Kalookan Lady won a six-furlong race for 2-year-old maiden claimers in Thursday's sixth race and was taken for $62,500 by owner Michael Gill. She will now be trained by Nick Canani, who has assembled a 35-horse stable for Gill at Hollywood Park.

Kalookan Lady led throughout the sprint, drawing away to finish in 1:11.12. She won for owner-breeder Luis Asisto and trainer Doug O'Neill, who was philosophical about losing the filly.

"You never like to lose them when they win like that," he said. "At the same time, you won't confuse any of the horses behind her with an Eoin Harty or Bob Baffert purchase.

"She's a nice filly, but I think we ran her in the right spot."

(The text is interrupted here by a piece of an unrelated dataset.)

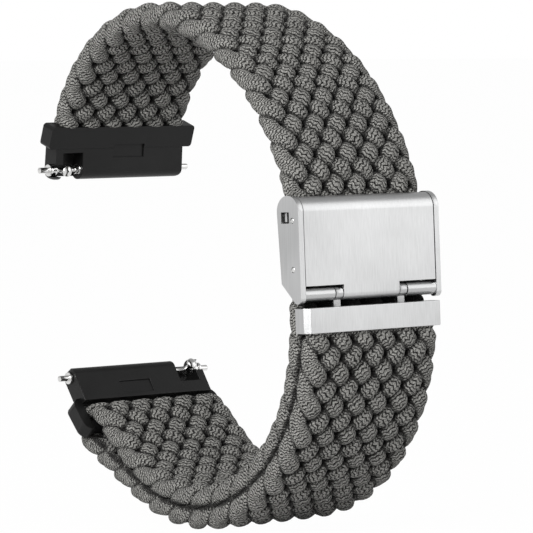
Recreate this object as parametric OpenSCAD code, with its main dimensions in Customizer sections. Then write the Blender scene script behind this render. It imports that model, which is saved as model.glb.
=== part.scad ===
// Braided watch strap with a fold-over clasp and two quick release spring bar adapters.
// X runs across the strap, Y from the clasp at the front to the watch side, Z up.
// The origin is the middle of the upper spring bar. All sizes are in millimetres.

/* [Spring bars] */
// Gap between the watch lugs
lug_w = 22; // [20:0.5:24]
// Radius of a spring bar tip
tip_r = 0.4; // [0.3:0.05:0.45]
// Length of a spring bar tip outside its shoulder
tip_len = 1.4; // [1:0.1:2]
// Radius of the shoulder behind each tip
shoulder_r = 0.8; // [0.7:0.05:0.85]
// Thickness of the shoulder
shoulder_t = 0.35; // [0.2:0.05:0.5]
// Outer radius of the spring bar tube
tube_r = 0.75; // [0.65:0.05:0.8]
// Wall of the spring bar tube
tube_wall = 0.13; // [0.1:0.01:0.15]
// Travel of the quick release knob
release_travel = 1.6; // [1:0.1:1.8]
// Radius of the release knob's neck
neck_r = 0.38; // [0.3:0.02:0.45]
// Radius of the release knob's head
knob_r = 0.75; // [0.6:0.05:0.85]

/* [Adapters] */
// Play between the adapter and each lug
lug_play = 0.2; // [0.1:0.05:0.4]
// Thickness of the adapter body around the bar
body_t = 2.6; // [2.2:0.1:3]
// Distance from the bar axis to the flange
body_h = 3.6; // [3.2:0.1:4.2]
// Flange beyond each side of the adapter body
flange_over = 1.35; // [1:0.05:2]
// Thickness of the upper flange
flange_t = 2.2; // [2:0.1:2.6]
// Height of the upper flange
flange_h = 2.8; // [2.6:0.1:3.4]
// Corner radius of the flanges
flange_corner = 0.5; // [0.3:0.1:0.8]
// Tilt of the upper adapter body
upper_tilt = 5; // [0:1:10]
// Tilt of the upper flange, where the strap leaves it
start_h = 19; // [14:1:24]
// Tilt of the lower adapter body
lower_tilt = 35; // [30:1:40]
// Thickness of the lower flange
slot_plate_t = 2; // [1.8:0.1:2.2]
// Distance from the lower bar axis to the cross bar
cross_bar_at = 7.5; // [7.3:0.1:8.2]
// Radius of the cross bar
cross_bar_r = 0.95; // [0.8:0.05:1.05]
// Play between the strap and each side of its slot
slot_play = 0.25; // [0.2:0.05:0.4]
// Width of the window for the release knob
window_w = 3.3; // [3.1:0.1:3.8]
// Wall between the window and the end of the adapter
window_wall = 1.2; // [1:0.1:1.4]
// Depth of the bare label recess
recess_d = 0.2; // [0.1:0.05:0.4]

/* [Strap] */
// Width of the braided band
strap_w = 20.8; // [20:0.2:21]
// Thickness of one layer of the band
strap_t = 2.3; // [2.1:0.1:2.4]
// Gap between the two layers
layer_gap = 0.1; // [0.1:0.05:0.3]
// Cords in the braid
cords = 12; // [8:2:16]
// Distance between two lumps of one column, along the band
lump_pitch = 4.14; // [3.6:0.02:5]
// Rise of the braid's lumps above the face of the band
lump_rise = 0.35; // [0.2:0.05:0.45]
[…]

Canani was not discouraged by the clocking, which came over a main track that produced moderate times on Wednesday and Thursday.

"She went in 1:11, but they dug the track up on Tuesday and it's been dead for two days," Canani said. "She's definitely a talented filly. Who knows where we go from here? It looks like she'll go two turns."

Canani did not rule out a start in the Hollywood Starlet Stakes over 1 1/16 miles on Dec. 21, but said it was unlikely. He said an assessment of the field in the days before the race would contribute to the decision.

"I've always been known to nominate to everything," he said. "Races fall apart here real easy. People don't ship out here. We're like a little island here."

Del Mar forwards record payment to state

Del Mar has paid the state of California more than $11.8 million, a record, from revenue generated at the 2003 meeting as part of an agreement in which the racetrack forwards profits to the state.

According to a statement released by the track, Del Mar paid $7.72 million in rent payments to the state and earned $4.14 million in food and beverage sales.

In 2002, Del Mar paid the state $10.1 million.

This year, Del Mar had an average overall daily handle of $13,274,306, an increase of 7.5 percent. The ontrack daily attendance grew by 8.8 percent.

The track is operated by the Del Mar Thoroughbred Club on the grounds of the 22nd District Agricultural Association, which receives profits from the summertime race meeting.